Clean code is a skill that improves with deliberate practice. You won't write perfect code tomorrow, but if you apply even a few of these principles consistently, your code quality will visibly improve within weeks.

16. Final Thoughts: Clean Code Is a Career Multiplier

Here's what nobody tells junior developers: clean code is the fastest path to career advancement. Developers who write clean code get promoted faster because:

  • Their PRs get approved quickly (fewer review cycles)
  • Their code has fewer bugs (less time in firefighting mode)
  • Their teammates love working with them (collaboration = leadership opportunities)
  • They can onboard others easily (a sign of senior-level thinking)
  • They can work faster on existing code (less time deciphering, more time building)

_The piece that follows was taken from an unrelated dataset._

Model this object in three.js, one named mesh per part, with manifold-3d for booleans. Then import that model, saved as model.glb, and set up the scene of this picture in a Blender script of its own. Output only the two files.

The principles in this guide aren't academic exercises. They're the daily practices of the most effective developers in the industry. Start with the one that resonates most — maybe it's better naming, maybe it's smaller functions, maybe it's finally setting up a linter — and build from there.

Remember: you don't have to be perfect. You just have to be intentional. Every small improvement compounds. Every well-named variable, every focused function, every unnecessary line you remove — it all adds up to a codebase that's a pleasure to work with.

That's what being a rockstar developer is really about. Not writing clever code that impresses people. Writing clean code that helps people.